Elina, eine 32-jährige Managerin einer E-Commerce-Firma in Teheran, gibt sich siegessicher: „Es gibt keinen Weg zurück“, sagt sie dem Handelsblatt am Telefon. Seit Jahrzehnten würden Frauen im Iran unterdrückt – „jetzt kämpfen wir für unsere Rechte“.

Die iranische Justiz macht aber aus ihrer Entschlossenheit, den Protesten ein Ende zu setzen, kein Geheimnis: Rund 1000 Menschen wurden bisher angeklagt, weil sie sich an den Demonstrationen beteiligt hätten, heißt es offiziell in Teheran.
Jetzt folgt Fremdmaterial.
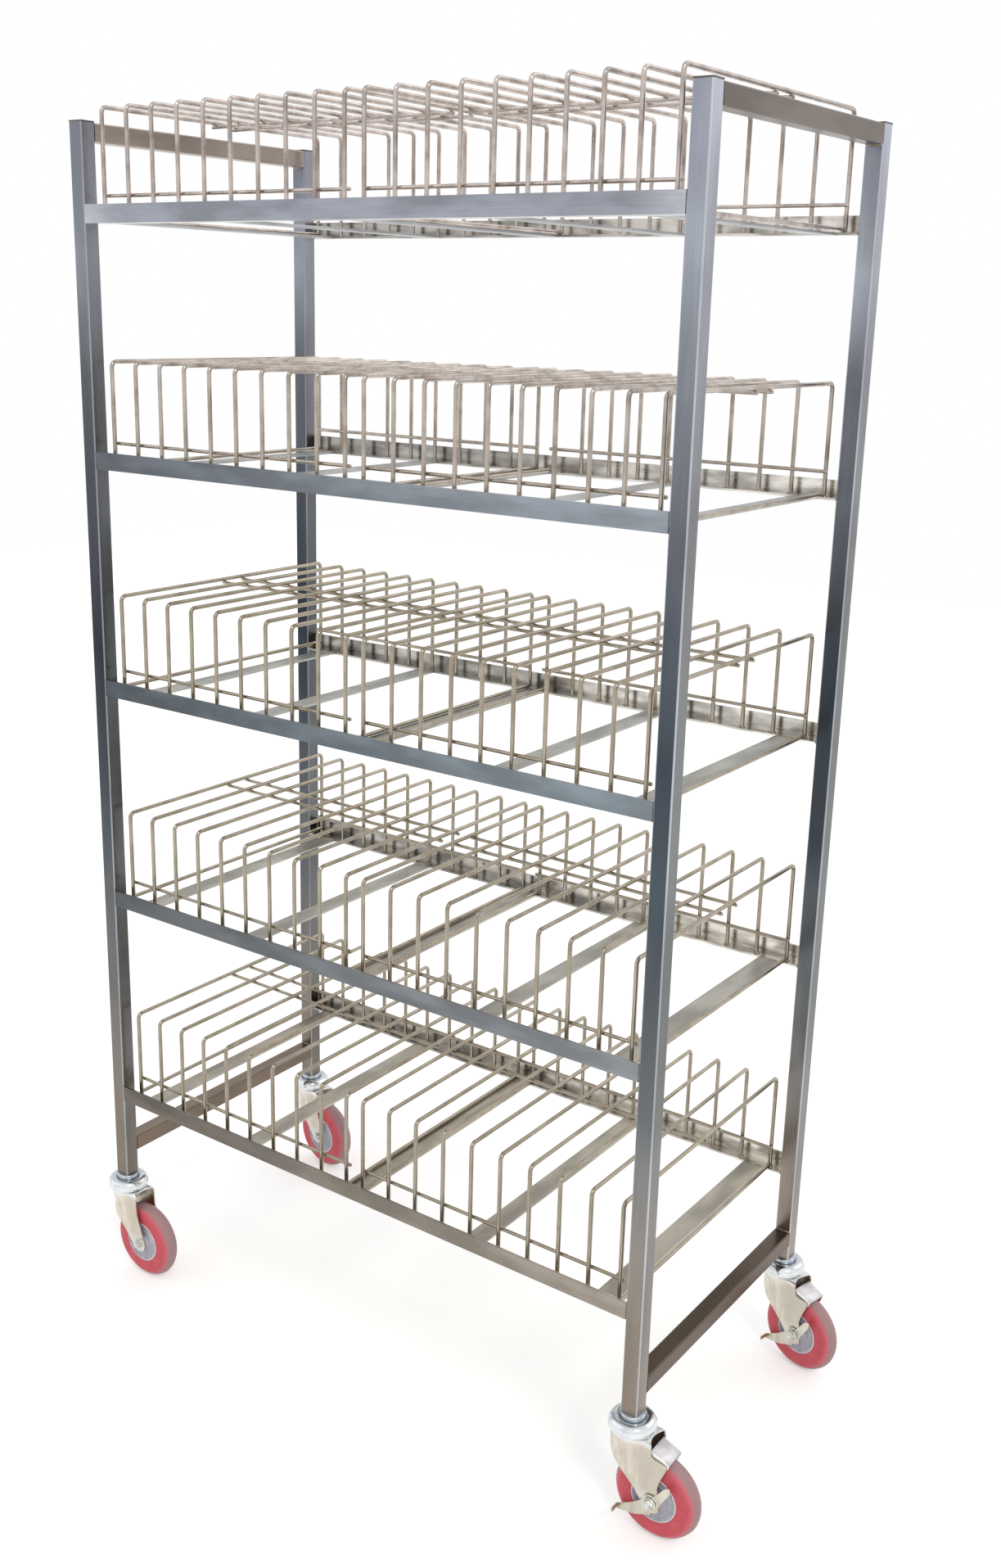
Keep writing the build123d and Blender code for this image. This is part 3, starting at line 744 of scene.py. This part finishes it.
combine(leverModel, addRod("leverBore", leverShape["bore"], (0, back - 2, 0), (0, face + 2, 0), 32))
roundEdges(leverModel, *leverShape["edge"])

# brake shoe: a folded channel over the tread, hinged through both fork sides on its pin
shoeShape = {
    "half": 17.9, "sheet": 2.0, "bore": 2.3, "edge": (0.8, 3, 34),
    "outline": [(2, 7.5), (16, 2.6), (28.2, -3.3), (29.4, -4.6), (28.9, -7.4), (26.6, -10.8), (20, -8.2),
                (14, -5.5), (6, -4.8), (0, -4.5), (-3, -3.5), (-4.5, 0), (-2.5, 5)],
    "hollow": [(-12, -20), (-12, 3.6), (1.2, 5.6), (15.2, 0.8), (27.4, -4.9), (33, -7.6), (33, -20)],
}
pinShape = {"edge": (0.15, 1, 40), "steps": 24, "profile": [
    (0.01, -21.4), (1.7, -21.4), (2.2, -21.0), (2.2, 21.0), (1.7, 21.4), (0.01, 21.4)]}
shoeModel = cutPlate("shoeModel", shoeShape["outline"], -shoeShape["half"], shoeShape["half"])
inside = shoeShape["half"] - shoeShape["sheet"]
combine(shoeModel, cutPlate("shoeHollow", shoeShape["hollow"], -inside, inside))
combine(shoeModel, addRod("shoeBore", shoeShape["bore"], (0, -clear, 0), (0, clear, 0), 20))
roundEdges(shoeModel, *shoeShape["edge"])
pinModel = spinLine("pinModel", [(r, y, 0) for r, y in pinShape["profile"]], (0, 1, 0), pinShape["steps"])
roundEdges(pinModel, *pinShape["edge"])
print("brakes folded")

models = {
    "tyre": tyreModel, "hub": hubModel, "cover": coverModel, "stem": stemModel, "plainFork": plainFork,
    "brakedFork": brakedFork, "plainAxle": plainAxle, "brakedAxle": brakedAxle, "lever": leverModel,
    "shoe": shoeModel, "pin": pinModel,
}
for model in models.values():
    keepPlace(model)

axleSpot = Matrix.Translation((trail / 1000, 0, wheelRadius / 1000))
pivotSpot = Matrix.Translation((pivotX / 1000, 0, pivotZ / 1000))
covers, stems = [], []
for name, spot in casterSet.items():
    x, y = spot["post"]
    place = Matrix.Translation((x / 1000, y / 1000, 0)) @ Matrix.Rotation(math.radians(spot["turn"]), 4, "Z")
    kind = "braked" if spot["brake"] else "plain"
    fork = fitCopy(models[kind + "Fork"], "pressed_fork_" + name, place, forkPlate)
    axle = fitCopy(models[kind + "Axle"], "axle_bolt_" + name, place @ axleSpot, boltPlate)
    hub = fitCopy(models["hub"], "moulded_hub_" + name, place @ axleSpot, hubGrey)
    tyre = fitCopy(models["tyre"], "cast_tyre_" + name, place @ axleSpot, tyreRed)
    fitted = [(fork, "caster_", "fork_", "zinc_plate"), (axle, "caster_", "axle_", "bolt_steel"),
              (hub, "wheel_", "hub_", "hub_grey"), (tyre, "wheel_", "tyre_", "tyre_red")]
    if spot["brake"]:
        lever = fitCopy(models["lever"], "folded_lever_" + name, place @ axleSpot, leverPlate)
        shoe = fitCopy(models["shoe"], "folded_shoe_" + name, place @ pivotSpot, brakePlate)
        pin = fitCopy(models["pin"], "shoe_pin_" + name, place @ pivotSpot, boltPlate)
        fitted += [(lever, "lever_", "brake_lever_", "zinc_plate"),
                   (shoe, "shoe_", "brake_shoe_", "zinc_plate"), (pin, "caster_", "brake_pin_", "bolt_steel")]
    for piece, body, node, slotName in fitted:
        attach(piece, body + name)
        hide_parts(node + name)
    covers.append(fitCopy(models["cover"], "cover_" + name, place, coverPlate))
    stems.append(fitCopy(models["stem"], "stem_" + name, place, collarPlate))
coverRings = joined(covers, "pressed_race_covers")
turnedStems = joined(stems, "turned_caster_stems")
onFrame = ((coverRings, "raceway_covers", "cover_bright"), (turnedStems, "caster_stems", "bolt_steel"))
for piece, node, slotName in onFrame:
    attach(piece, "frame")
    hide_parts(node)
for model in models.values():
    bpy.data.objects.remove(model)
print("casters fitted")

# welds: rippled beads where rails, bars and posts meet, small nuggets where wires cross
frameSizes = {
    "shelfBottoms": (1665, 1326.5, 988, 649.5, 311),
    "postInner": 475.0, "angleInner": 236.0, "angleEdge": 214.0, "angleMiddle": 225, "angleSheet": 3.0,
    "angleLeg": 25.0,
    "bars": (-430, -215, 0, 215, 430),
    "endRails": ((-487.5, (234.6, 210.4)), (487.5, (219.6, 195.4)), (-487.5, (1773.4,)), (487.5, (1773.4,))),
    "firstArch": 453.6, "archPitch": 48.656, "archesPerModule": 10,
    "frontLeg": -219.6, "backLeg": 223.3, "midWires": (-4, 38), "archHeight": 155.0,
}
# a bead's ripples swell and narrow by turns; "sunk" is how far it lies into a bar's face
beadShape = {"radius": 1.9, "length": 23.0, "ripples": 10, "sides": 8, "tip": 0.4, "ripple": 0.82,
             "lastTip": 0.45, "sunk": 0.9, "edge": (0.02, 1, 85)}
beadStretch = {"post": 1.0, "corner": 0.8, "bar": 1.2, "endRail": 0.92}
# nuggets: how far in from a leg and up from the shelf the low wires cross, how far under an arch the
# upper ones do, and the wider, flatter nugget at a leg's foot
nuggetShape = {"radius": 1.9, "squash": (1.15, 0.9, 1.0), "lowCross": (3.1, 37), "topCross": 6.1,
               "foot": 4.6, "footHeight": 3.4, "footTall": 0.8}

emptySelection()
start = -beadShape["length"] / 2000
tip, ripple, last = beadShape["tip"], beadShape["ripple"], beadShape["ripples"] * 2 - 1
bpy.ops.mesh.primitive_circle_add(
    vertices=beadShape["sides"], radius=beadShape["radius"] / 1000, fill_type="NGON", location=(0, 0, start))
beadModel = bpy.context.object
editAll()
bpy.ops.transform.resize(value=(tip, tip, 1), center_override=(0, 0, start))
step = beadShape["length"] / beadShape["ripples"] / 2000
for turn in range(last + 1):
    bpy.ops.mesh.extrude_region_move(TRANSFORM_OT_translate={"value": (0, 0, step)})
    start += step
    grow = 1 / tip if turn == 0 else ripple if turn % 2 else 1 / ripple
    if turn == last:
        grow = beadShape["lastTip"]
    bpy.ops.transform.resize(value=(grow, grow, 1), center_override=(0, 0, start))
closeShape()
roundEdges(beadModel, *beadShape["edge"])
beadModel.data.transform(beadModel.matrix_world)
beadModel.matrix_world = Matrix.Identity(4)

alongX = Matrix.Rotation(math.pi / 2, 4, "Y")
alongY = Matrix.Rotation(math.pi / 2, 4, "X")
alongZ = Matrix.Identity(4)
beadPlaces = []
inner, edge = frameSizes["postInner"], frameSizes["angleEdge"]
for bottom in frameSizes["shelfBottoms"]:
    upright, flat = bottom + frameSizes["angleLeg"] / 2, bottom + frameSizes["angleSheet"]
    for side in (-1, 1):
        for depth in (-1, 1):
            beadPlaces += [
                (side * inner, depth * frameSizes["angleInner"], upright, alongZ, beadStretch["post"]),
                (side * inner, depth * frameSizes["angleMiddle"], flat, alongY, beadStretch["corner"])]
    for x in frameSizes["bars"]:
        for depth in (-1, 1):
            beadPlaces.append((x, depth * edge, flat - beadShape["sunk"], alongX, beadStretch["bar"]))
for x, heights in frameSizes["endRails"]:
    for depth in (-1, 1):
        for z in heights:
            beadPlaces.append((x, depth * edge, z, alongX, beadStretch["endRail"]))
beads = []
for x, y, z, turn, stretch in beadPlaces:
    place = Matrix.Translation((x / 1000, y / 1000, z / 1000)) @ turn @ Matrix.Diagonal((1, 1, stretch, 1))
    beads.append(fitCopy(beadModel, "bead", place, weldSteel))
bpy.data.objects.remove(beadModel)
frameBeads = joined(beads, "frame_weld_beads")
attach(frameBeads, "frame")

emptySelection()
bpy.ops.mesh.primitive_ico_sphere_add(subdivisions=2, radius=nuggetShape["radius"] / 1000, location=(0, 0, 0))
nuggetModel = bpy.context.object
editAll()
bpy.ops.transform.resize(value=nuggetShape["squash"], center_override=(0, 0, 0))
bpy.ops.object.mode_set(mode="OBJECT")
bpy.ops.object.shade_smooth()
arches, pitch = range(frameSizes["archesPerModule"]), frameSizes["archPitch"]
archPlaces = [pitch * arch - frameSizes["firstArch"] for arch in arches]
archPlaces += [-x for x in archPlaces]
frontLeg, backLeg = frameSizes["frontLeg"], frameSizes["backLeg"]
aside, rise = nuggetShape["lowCross"]
broad, low = nuggetShape["foot"] / nuggetShape["radius"], nuggetShape["footTall"]
for index, bottom in enumerate(frameSizes["shelfBottoms"]):
    foot = bottom + nuggetShape["footHeight"]
    top = bottom + frameSizes["archHeight"] - nuggetShape["topCross"]
    spots = [(frontLeg + aside, bottom + rise, 1, 1), (backLeg - aside, bottom + rise, 1, 1)]
    spots += [(y, top, 1, 1) for y in frameSizes["midWires"]]
    spots += [(frontLeg, foot, broad, low), (backLeg, foot, broad, low)]
    nuggets = []
    for x in archPlaces:
        for y, z, wide, tall in spots:
            place = Matrix.Translation((x / 1000, y / 1000, z / 1000))
            place = place @ Matrix.Diagonal((wide, wide, tall, 1))
            nuggets.append(fitCopy(nuggetModel, "nugget", place, dividerWire))
    shelfNuggets = joined(nuggets, f"shelf_{index + 1}_wire_welds")
    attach(shelfNuggets, "frame")
bpy.data.objects.remove(nuggetModel)
print("welds placed")

# floor, light and camera
studio = {
    "floorSize": 14.0,
    "floorColour": "#e9e9e8",
    "floorGlow": 0.34,
    "ambient": 0.84,
    # strength, azimuth (0 from the front, 90 from the right), elevation, size in degrees, colour
    "lamps": {
        "key_lamp": (0.60, 55, 48, 14, "#fffaf2"),
        "fill_lamp": (0.15, -55, 35, 50, "#f2f6ff"),
        "rim_lamp": (0.25, 150, 40, 40, "#ffffff"),
    },
}


def seenShare(tree):
    # 1 for what the camera sees, directly or in a reflection, and 0 for the light on the object
    sight = addNode(tree, "ShaderNodeLightPath", {}, {})
    share = sight.outputs["Is Camera Ray"]
    for ray in ("Is Glossy Ray", "Is Transmission Ray"):
        share = addNode(tree, "ShaderNodeMath", {"operation": "MAXIMUM"}, {
            0: share, 1: sight.outputs[ray]}).outputs["Value"]
    return share


bpy.ops.object.select_all(action="DESELECT")
bpy.ops.mesh.primitive_plane_add(size=studio["floorSize"], location=(0, 0, 0))
floor = bpy.context.object
floor.name = "studio_floor"
paper, tree = newMaterial("white_paper_floor")
glow = addNode(tree, "ShaderNodeMath", {"operation": "MULTIPLY"}, {
    0: seenShare(tree), 1: studio["floorGlow"]})
matt = addNode(tree, "ShaderNodeBsdfDiffuse", {}, {"Color": linear(studio["floorColour"])})
shine = addNode(tree, "ShaderNodeEmission", {}, {"Color": (1, 1, 1, 1), "Strength": glow.outputs["Value"]})
together = addNode(tree, "ShaderNodeAddShader", {}, {0: matt.outputs["BSDF"], 1: shine.outputs["Emission"]})
addNode(tree, "ShaderNodeOutputMaterial", {}, {"Surface": together.outputs["Shader"]})
floor.data.materials.append(paper)

scene.world = bpy.data.worlds.new("studio_world")
scene.world.use_nodes = True
tree = scene.world.node_tree
tree.nodes.clear()
level = addNode(tree, "ShaderNodeMapRange", {}, {
    "Value": seenShare(tree), "To Min": studio["ambient"], "To Max": 1.0})
sky = addNode(tree, "ShaderNodeBackground", {}, {"Color": (1, 1, 1, 1), "Strength": level.outputs["Result"]})
addNode(tree, "ShaderNodeOutputWorld", {}, {"Surface": sky.outputs["Background"]})

for name, (strength, azimuth, elevation, size, colour) in studio["lamps"].items():
    lamp = bpy.data.lights.new(name, "SUN")
    lamp.energy = strength
    lamp.angle = math.radians(size)
    lamp.color = linear(colour)[:3]
    holder = bpy.data.objects.new(name, lamp)
    scene.collection.objects.link(holder)
    a, e = math.radians(azimuth), math.radians(elevation)
    back = Vector((math.sin(a) * math.cos(e), -math.cos(a) * math.cos(e), math.sin(e)))
    holder.location = back * 4
    holder.rotation_euler = back.to_track_quat("Z", "Y").to_euler()

# camera solved from the photograph's posts, caps, rails and dividers
photoCamera = {
    "place": (1.34617, -1.79862, 1.56615),
    "right": (0.80985, 0.58620, 0.02255),
    "down": (0.17911, -0.21048, -0.96105),
    "forward": (-0.55862, 0.78235, -0.27545),
    "focalPixels": 1938.14,
    "centre": (593.41, 929.84),
    "frame": (1223, 1915),
    "sensor": 36,
    "clip": (0.05, 60),
}
cameraData = bpy.data.cameras.new("photo_camera")
camera = bpy.data.objects.new("photo_camera", cameraData)
scene.collection.objects.link(camera)
axes = [Vector(photoCamera["right"]), -Vector(photoCamera["down"]), -Vector(photoCamera["forward"])]
turned = Matrix([axis.normalized() for axis in axes]).transposed().to_4x4()
camera.matrix_world = Matrix.Translation(photoCamera["place"]) @ turned
frameWide, frameHigh = photoCamera["frame"]
cameraData.sensor_fit = "VERTICAL"
cameraData.sensor_height = photoCamera["sensor"]
cameraData.sensor_width = photoCamera["sensor"]
cameraData.lens = photoCamera["sensor"] * photoCamera["focalPixels"] / frameHigh
cameraData.shift_x = (frameWide / 2 - photoCamera["centre"][0]) / frameHigh
cameraData.shift_y = (photoCamera["centre"][1] - frameHigh / 2) / frameHigh
cameraData.clip_start, cameraData.clip_end = photoCamera["clip"]
scene.camera = camera
scene.view_settings.view_transform = "Standard"
print("camera and lamps placed")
Mindestens drei Menschen sind bisher zum Tode verurteilt worden, weil sie der Islamischen Republik „Korruption auf Erden“ und „Krieg gegen Gott“ vorgeworfen hatten.

Das Regime glaubt, dass der Aufstand bald vorüber ist

Das Regime glaube, dass der Aufstand bald vorüber sein werde, sagt ein Teheraner Politologe, der anonym bleiben will. Doch es irre sich: „Die Demonstrationen werden nicht bald abebben.“ Aber auch diejenigen würden sich irren, die mit einem baldigen Ende des Regimes rechneten. Gestützt würden die Machthaber zudem vom Mittelstand, der ein ökonomisches Interesse am Bestand der Islamischen Republik habe. Zudem hätten „die Sicherheitskräfte das Potenzial ihrer brutalen Gewalt noch nicht ausgeschöpft“.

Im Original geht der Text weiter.